The controls are damn near perfect, though the stylus was fiddly on exactly two occasions. Both times, a small item needed to be picked off a larger selectable item that it was sitting on. The puzzles have a logic largely consistent with the game world and the fiction, so there’s limited random wandering about to do so long as you think before you act.
Sometimes the solution to a puzzle is obvious, but you can’t go straight to that solution until you’ve completed the compulsory bits in between. That can grate, but not often. In true noir style, your clever solutions may not always give the positive results you were expecting.
The way the DS is used is very clever, with certain puzzles having solutions that require the gamer to think way outside the box but in an obvious-after-the-fact way that will make you smile. Example – how do you flip something over that isn’t on the touch screen and can’t be manipulated with button pushes? Think you know? Go buy the game and see if you’re right.
On Top Of The World, Ma!
It would be foolish of me to say that Hotel Dusk: Room 215 is perfect. It has its faults – the music gets on your nerves after a while (nice though it is to begin with), and the fact you can’t speed up text delivery on first viewing is a slight pain. However, the game gets so many other things so utterly right that you will forgive its little mistakes. Nice touches, like being able to stop and make a note in your handwriting on an in-game notepad, heavily outnumber the problems.
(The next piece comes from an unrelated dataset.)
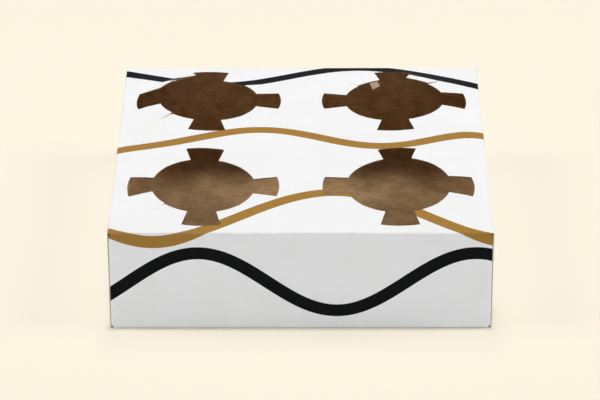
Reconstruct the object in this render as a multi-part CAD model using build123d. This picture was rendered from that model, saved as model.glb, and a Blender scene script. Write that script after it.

Hotel Dusk: Room 215 is more than the sum of its parts, and those parts are damn fine. The final score below of an 8 is a practical mark for something that feels like a 9 out of 10 game. It is a fantastic yarn beginning to end, with a satisfactory noir ending that leaves just enough unresolved stuff to allow a possible sequel. There are even things you can miss doing that don’t prevent you finishing, but that may tempt you to check in again to Hotel Dusk.